Happy Canada Day guys! I agree with Andy, today's a day to relax, and just enjoy the summer, sit back and watch the NHL Free Agent "Frenzy" and go see a Sabre fly later.


----------



## Maximowitz (Jul 1, 2011)

Crimea_River said:


> Well, today I'm going to simply enjoy the fact that I live in the greatest country on the planet.



You've moved to England? I had no idea. 

Best wishes to Canada - have a great day you guys.


----------



## imalko (Jul 1, 2011)

Crimea_River said:


> Well, today I'm going to simply enjoy the fact that I live in the greatest country on the planet...


 
Well now, that's the matter of perspective isn't it? Though my relatives in Hamilton would probably agree with you. 

Happy Canada Day.


----------



## B-17engineer (Jul 1, 2011)

Happy Canada Day!


----------



## DerAdlerIstGelandet (Jul 1, 2011)

Canada: Famous for being north of the United States! 
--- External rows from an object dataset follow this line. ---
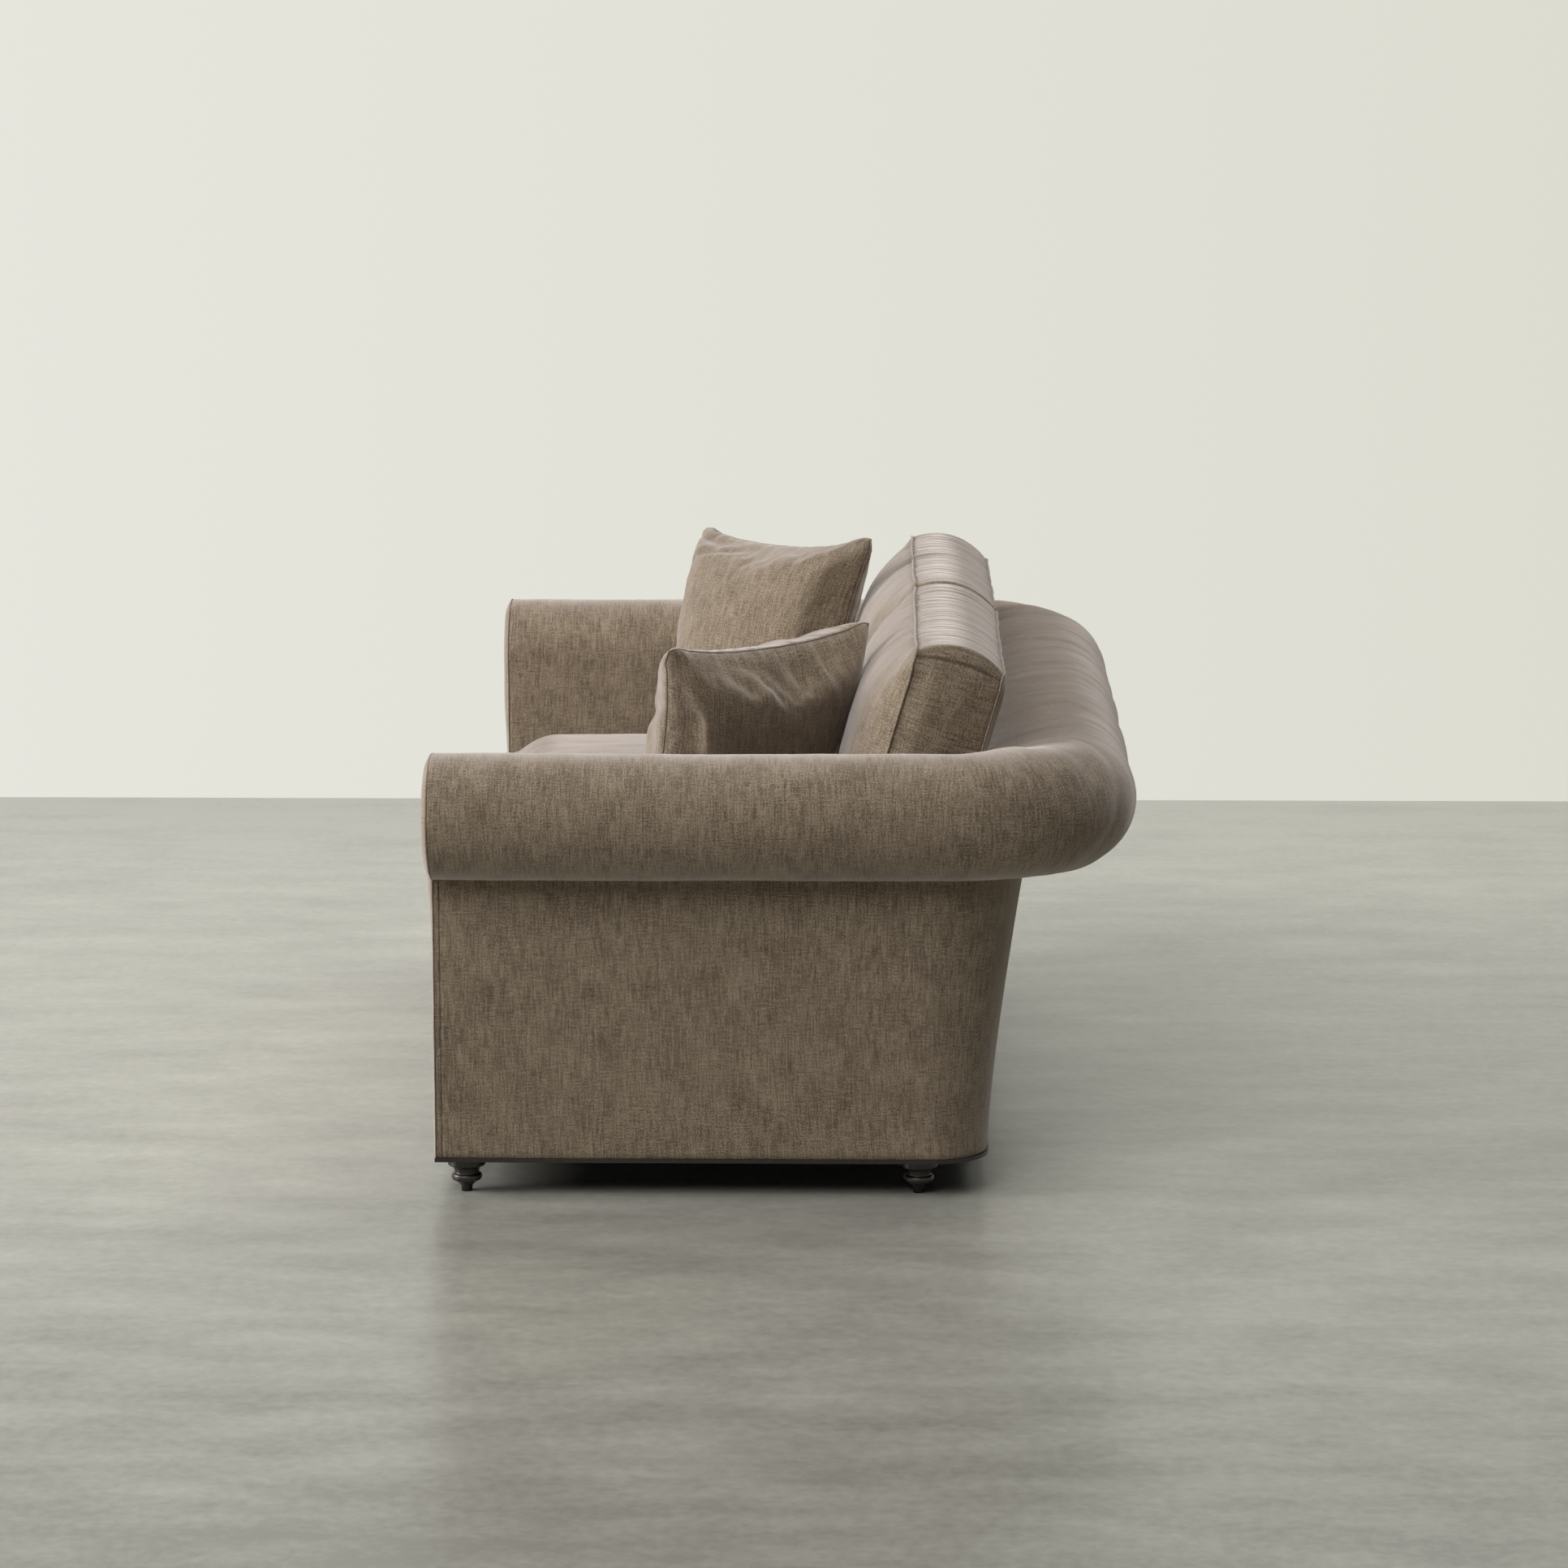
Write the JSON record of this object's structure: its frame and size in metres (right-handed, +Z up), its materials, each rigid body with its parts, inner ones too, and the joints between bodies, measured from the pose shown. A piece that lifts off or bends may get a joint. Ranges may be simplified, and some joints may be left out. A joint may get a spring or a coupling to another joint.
{
  "type": "roll arm sofa",
  "caption": "Upholstered sofa with a round roll along both arms and the back, loose seat and back cushions, corner pillows and short turned feet.",
  "frame": {"origin": "on the floor under the centre of the sofa's box", "axes": "+X towards the sitter's left arm, -Y towards the front, +Z up"},
  "size_m": [1.83, 1.06, 0.8311],
  "materials": {
    "linen": "washed taupe-brown linen, soft and slightly velvety",
    "dark_wood": "very dark brown satin stain",
    "frame_wood": "bare sawn hardwood",
    "webbing": "woven elastic webbing",
    "black_cloth": "thin black non-woven dust cloth",
    "filling": "foam and fibre filling",
    "zinc_steel": "zinc-plated steel"
  },
  "bodies": {
    "frame": {"front_seat_rail": "frame_wood", "back_seat_rail": "frame_wood", "centre_cross_rail": "frame_wood", "side_seat_rail_left": "frame_wood", "side_seat_rail_right": "frame_wood", "front_corner_block_left": "frame_wood", "front_corner_block_right": "frame_wood", "rear_corner_block_left": "frame_wood", "rear_corner_block_right": "frame_wood", "arm_front_board_left": "frame_wood", "arm_front_board_right": "frame_wood", "arm_back_post_left": "frame_wood", "arm_back_post_right": "frame_wood", "arm_top_rail_left": "frame_wood", "arm_top_rail_right": "frame_wood", "back_top_rail": "frame_wood", "back_upright_left": "frame_wood", "back_upright_right": "frame_wood", "seat_web_1": "webbing", "seat_web_2": "webbing", "seat_web_3": "webbing", "seat_web_4": "webbing", "seat_web_5": "webbing", "seat_web_6": "webbing", "seat_web_7": "webbing", "seat_platform": "linen", "dust_cover": "black_cloth", "base_trim": "dark_wood", "foot_front_left": "dark_wood", "foot_front_right": "dark_wood", "foot_rear_left": "dark_wood", "foot_rear_right": "dark_wood", "foot_bolt_front_left": "zinc_steel", "foot_bolt_front_right": "zinc_steel", "foot_bolt_rear_left": "zinc_steel", "foot_bolt_rear_right": "zinc_steel", "arm_pad_left": "linen", "arm_pad_right": "linen", "back_corner_pad_left": "linen", "back_corner_pad_right": "linen", "back_pad": "linen", "outside_arm_left": "linen", "outside_arm_right": "linen", "outside_back": "linen", "arm_facing_left": "linen", "arm_facing_right": "linen", "front_border": "linen"},
    "seat_cushion_left": {"seat_cushion_cover_left": "linen", "seat_cushion_core_left": "filling"},
    "seat_cushion_right": {"seat_cushion_cover_right": "linen", "seat_cushion_core_right": "filling"},
    "back_cushion_left": {"back_cushion_cover_left": "linen", "back_cushion_core_left": "filling"},
    "back_cushion_right": {"back_cushion_cover_right": "linen", "back_cushion_core_right": "filling"},
    "pillow_left": {"pillow_cover_left": "linen", "pillow_insert_left": "filling"},
    "pillow_right": {"pillow_cover_right": "linen", "pillow_insert_right": "filling"}
  },
  "joints": [
    {"name": "seat_cushion_left_lift", "type": "slide", "parent": "frame", "child": "seat_cushion_left", "axis": [0, 0, 1], "range_m": [0, 0.42]},
    {"name": "seat_cushion_right_lift", "type": "slide", "parent": "frame", "child": "seat_cushion_right", "axis": [0, 0, 1], "range_m": [0, 0.42]},
    {"name": "back_cushion_left_lift", "type": "slide", "parent": "seat_cushion_left", "child": "back_cushion_left", "axis": [0, 0.2672, 0.9636], "range_m": [0, 0.32]},
    {"name": "back_cushion_right_lift", "type": "slide", "parent": "seat_cushion_right", "child": "back_cushion_right", "axis": [0, 0.2672, 0.9636], "range_m": [0, 0.32]},
    {"name": "pillow_left_lift", "type": "slide", "parent": "back_cushion_left", "child": "pillow_left", "axis": [-0.35, -0.35, 0.8689], "range_m": [0, 0.3]},
    {"name": "pillow_right_lift", "type": "slide", "parent": "back_cushion_right", "child": "pillow_right", "axis": [0.35, -0.35, 0.8689], "range_m": [0, 0.3]}
  ]
}
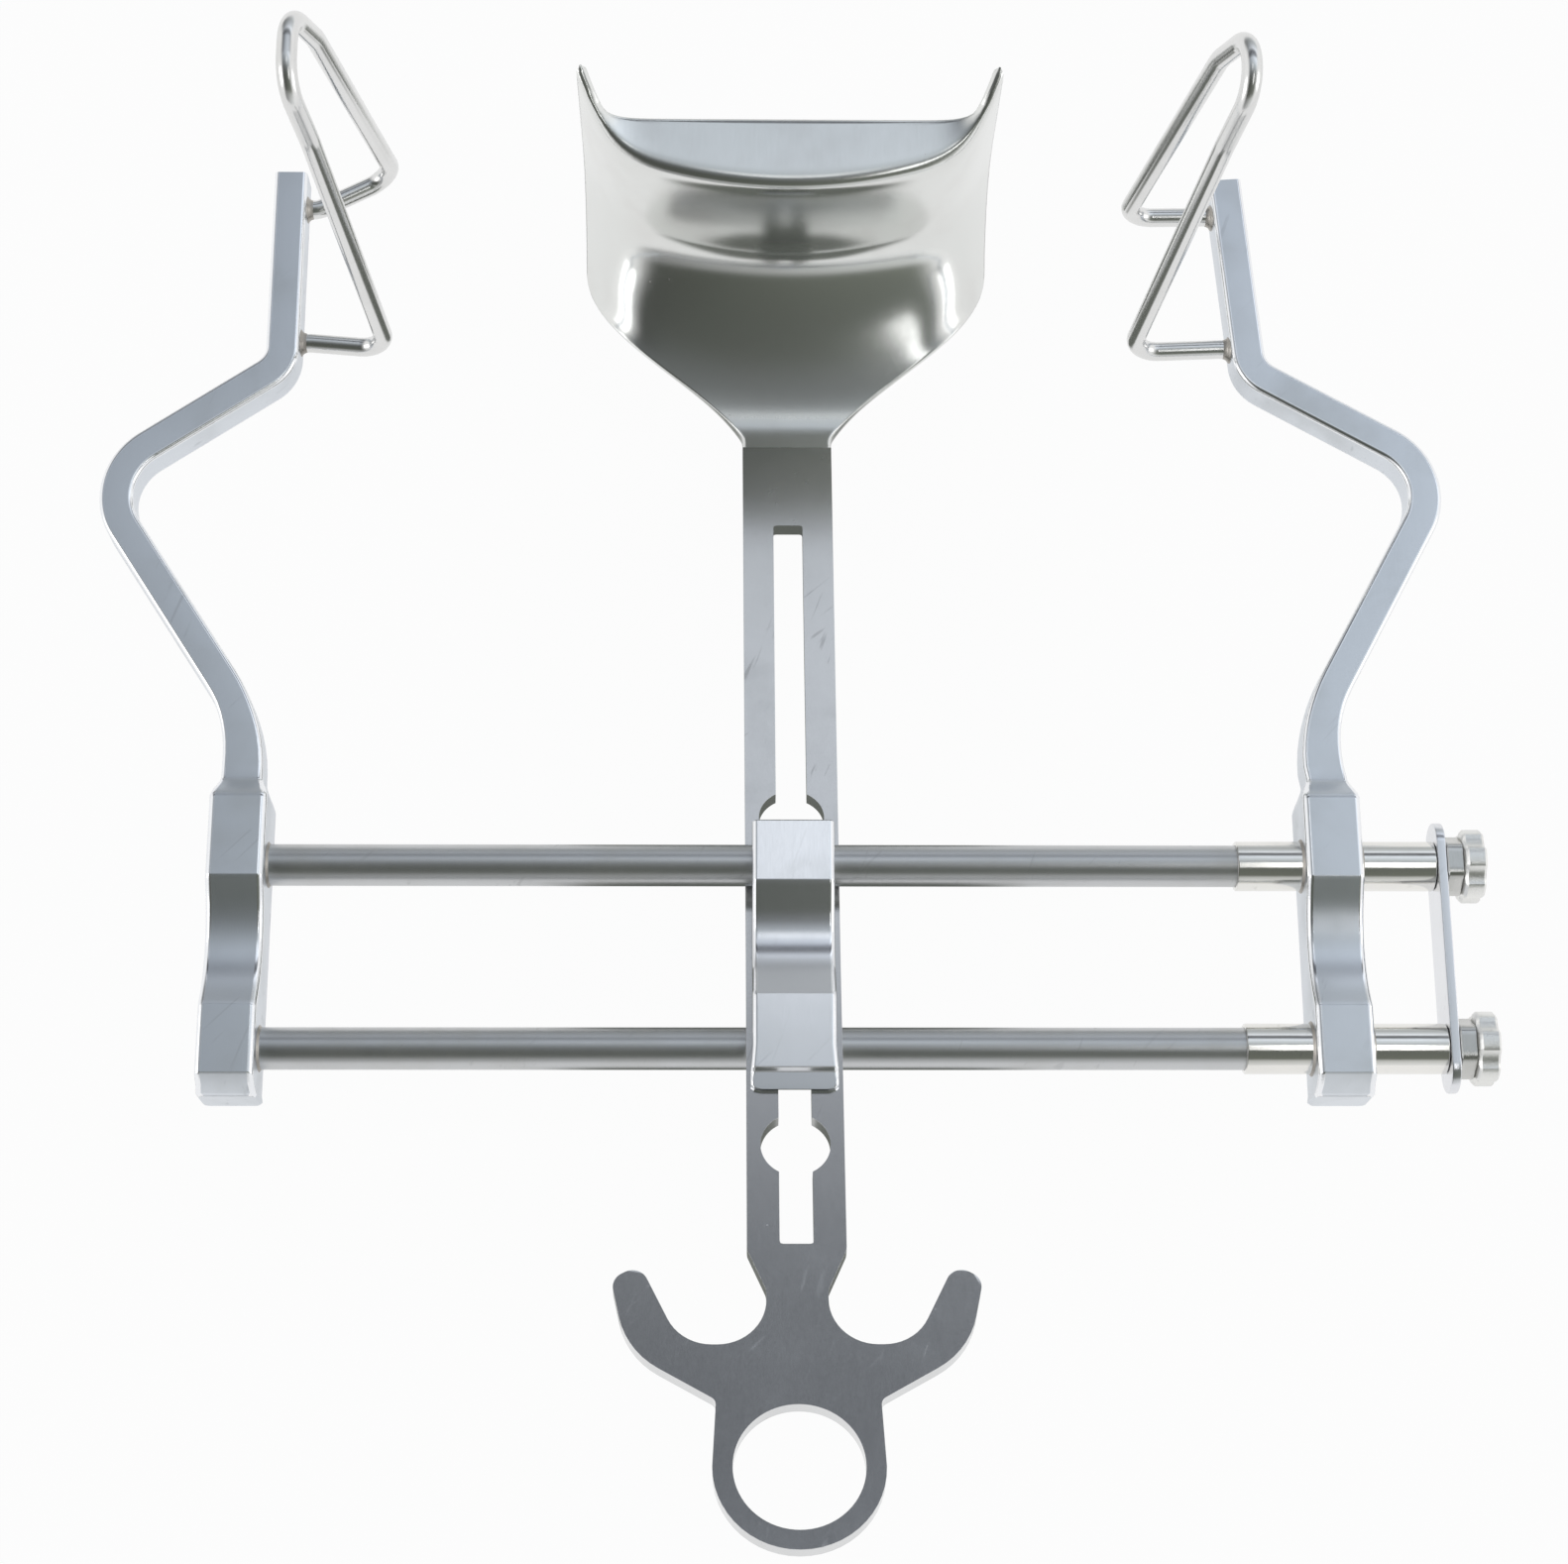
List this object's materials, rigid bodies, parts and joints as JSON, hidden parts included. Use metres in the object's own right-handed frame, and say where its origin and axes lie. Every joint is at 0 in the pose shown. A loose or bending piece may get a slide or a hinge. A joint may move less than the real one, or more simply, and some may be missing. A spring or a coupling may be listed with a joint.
{
  "type": "self-retaining abdominal retractor",
  "caption": "Self-retaining abdominal retractor: rods carry a fixed and a sliding arm with wire side blades, and a saddle that guides a centre blade with a finger-ring handle.",
  "frame": {"origin": "middle of the back face of the fixed arm's block, half-way between the two rods", "axes": "+X along the rods from the fixed arm to the thumb screws, +Y from the handle ring to the blades, +Z from the blocks' back faces to the tips of the side blades"},
  "size_m": [0.2698, 0.2992, 0.1267],
  "materials": {
    "satin_steel": "satin, with polished edges",
    "mirror_steel": "mirror polished",
    "rod_steel": "ground and polished round",
    "blade_steel": "polished, satin on the handle",
    "knob_nickel": "matte nickel"
  },
  "bodies": {
    "frame": {"fixed_arm": "satin_steel", "upper_rod": "rod_steel", "lower_rod": "rod_steel", "fixed_wire_blade": "mirror_steel", "end_plate": "satin_steel"},
    "sliding_side": {"sliding_arm": "satin_steel", "upper_guide_sleeve": "mirror_steel", "lower_guide_sleeve": "mirror_steel", "sliding_wire_blade": "mirror_steel"},
    "saddle": {"centre_saddle": "satin_steel"},
    "blade": {"centre_blade": "blade_steel"},
    "upper_screw": {"upper_thumb_screw": "knob_nickel"},
    "lower_screw": {"lower_thumb_screw": "knob_nickel"}
  },
  "joints": [
    {"name": "arm_slide", "type": "slide", "parent": "frame", "child": "sliding_side", "axis": [-1, 0, 0], "range_m": [0, 0.018]},
    {"name": "saddle_slide", "type": "slide", "parent": "frame", "child": "saddle", "axis": [1, 0, 0], "range_m": [-0.035, 0.005]},
    {"name": "blade_slide", "type": "slide", "parent": "saddle", "child": "blade", "axis": [0, 0.9504, -0.3111], "range_m": [-0.08, 0.031]},
    {"name": "upper_screw_turn", "type": "hinge", "parent": "frame", "child": "upper_screw", "pos_m": [0.2295, 0.018, 0.007], "axis": [1, 0, 0], "continuous": true},
    {"name": "lower_screw_turn", "type": "hinge", "parent": "frame", "child": "lower_screw", "pos_m": [0.2295, -0.018, 0.007], "axis": [1, 0, 0], "continuous": true}
  ]
}
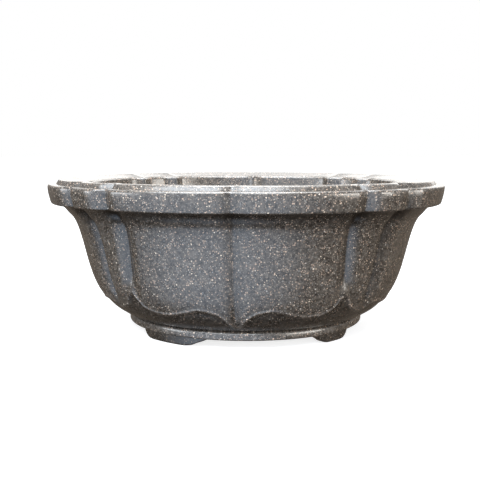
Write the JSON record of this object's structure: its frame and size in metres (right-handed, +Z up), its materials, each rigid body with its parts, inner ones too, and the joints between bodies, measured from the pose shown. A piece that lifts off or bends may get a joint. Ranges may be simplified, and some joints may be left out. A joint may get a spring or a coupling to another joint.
{
  "type": "bonsai pot",
  "caption": "Oval lobed bonsai pot in speckled stoneware: projecting rim band, raised inner lip, petal-edged wall, foot ring and low bracket feet.",
  "frame": {"origin": "on the table under the middle of the pot", "axes": "+Z up, +X along the long axis of the oval, -Y towards the front"},
  "size_m": [0.2988, 0.2532, 0.1146],
  "materials": {
    "wall": "semi-gloss speckled stoneware",
    "floor": "matt speckled stoneware",
    "rim": "semi-gloss speckled stoneware",
    "lip": "semi-gloss speckled stoneware",
    "ring": "semi-gloss speckled stoneware",
    "feet": "satin speckled stoneware"
  },
  "bodies": {
    "root": {"wall_shell": "wall", "floor_slab": "floor", "rim_band": "rim", "inner_lip": "lip", "foot_ring": "ring", "foot_front_left": "feet", "foot_front_right": "feet", "foot_back_left": "feet", "foot_back_right": "feet"}
  },
  "joints": []
}
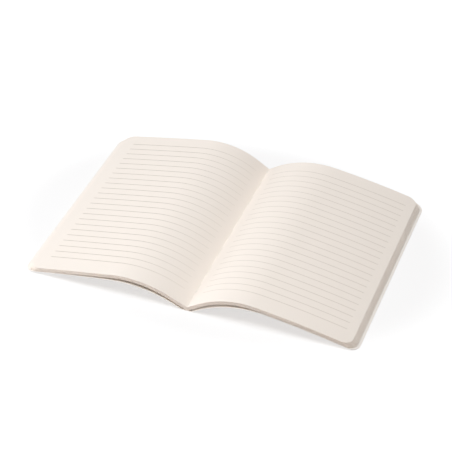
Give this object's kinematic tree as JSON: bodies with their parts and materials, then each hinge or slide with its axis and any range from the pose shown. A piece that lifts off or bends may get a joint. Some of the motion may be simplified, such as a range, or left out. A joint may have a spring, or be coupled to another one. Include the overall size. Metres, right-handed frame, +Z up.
{
  "type": "open notepad",
  "caption": "Thin soft-cover ruled notepad with rounded corners, lying open and face up at the middle of its folded section.",
  "frame": {"origin": "on the table, under the middle of the fold, on the underside of the cover's spine strip", "axes": "+X across the spread to the right page's fore-edge, +Y along the fold to the head, +Z up from the table"},
  "size_m": [0.2888, 0.21, 0.0212],
  "materials": {
    "paper": "uncoated cream writing paper",
    "card": "pale uncoated cover card",
    "thread": "cream sewing thread"
  },
  "bodies": {
    "pages": {"page_block": "paper", "cover_spine": "card", "binding_thread": "thread"},
    "front_board": {"front_cover": "card"},
    "back_board": {"back_cover": "card"}
  },
  "joints": [
    {"name": "front_cover_hinge", "type": "hinge", "parent": "pages", "child": "front_board", "pos_m": [-0.0041, 0, 0.00025], "axis": [0, -1, 0], "range_deg": [0, 90]},
    {"name": "back_cover_hinge", "type": "hinge", "parent": "pages", "child": "back_board", "pos_m": [0.0041, 0, 0.00025], "axis": [0, 1, 0], "range_deg": [0, 90]}
  ]
}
Just kidding guys, Happy Canada Day to you!


----------



## vikingBerserker (Jul 1, 2011)

Happy Canada day fellas! I'll drink a LaBatts in your honor.


----------



## Crimea_River (Jul 1, 2011)

Go ahead David no-one else up here does!


----------



## vikingBerserker (Jul 1, 2011)

Dang! Do you and Australia just sell your bad stuff to us?????


----------



## Gnomey (Jul 1, 2011)

Happy Canada Day!


----------



## pbfoot (Jul 1, 2011)

Crimea_River said:


> Go ahead David no-one else up here does!


speak for yourself


----------



## michaelmaltby (Jul 1, 2011)

... Go ahead David no-one else up here does! ....



MM


----------



## Catch22 (Jul 1, 2011)

My grandfather worked for Labatt's!


----------



## pbfoot (Jul 1, 2011)

Catch22 said:


> My grandfather worked for LaBatt's!


what you can't even spell it and if its good enough for these guys its good enough for me
http://www.6grouprcaf.com/419portraits/pages/419lanclabattsl.html


----------



## michaelmaltby (Jul 1, 2011)

No argument ....


----------



## Catch22 (Jul 1, 2011)

pbfoot said:


> what you can't even spell it and if its good enough for these guys its good enough for me
> 419 Crews


 
Whoops, good call!


----------



## RabidAlien (Jul 3, 2011)

Well, I'm late as usual, so I won't mention the T-shirt I saw awhile back that said "Canada...America's hat!". 



Anyhoo, hope y'all had a good one! Ours is tomorrow, and, as a tech support guy for a Canadian software manufacturer we use told me, "Celebrate on the 1st for Canada Day...take the second and third to work off the hangover, then a quick hop across the border to 'help' our American cousins celebrate! Good luck getting tech support on the 5th..."


----------



## pbfoot (Jul 3, 2011)

RabidAlien said:


> then a quick hop across the border to 'help' our American cousins celebrate! Good luck getting tech support on the 5th..."


we did and it was chaos 5 hours to cross border
Holiday traffic chaos in Niagara - Niagara Falls Review - Ontario, CA


----------



## vikingBerserker (Jul 3, 2011)

Yikes!


----------



## michaelmaltby (Jul 3, 2011)

".... "Canada...America's hat!". "

Absolutely - in the _very bes_t sense of the word  - keeping America's head warm and protected .

I read in the last week that 'economists' and 'planners'  feel that Great Lakes Region of Canada-US is about to experience a powerful re-birth. That's the 'head' and it's pretty integrated these days. Could form a _country_ by itself 

Happy July 4! 

MM


----------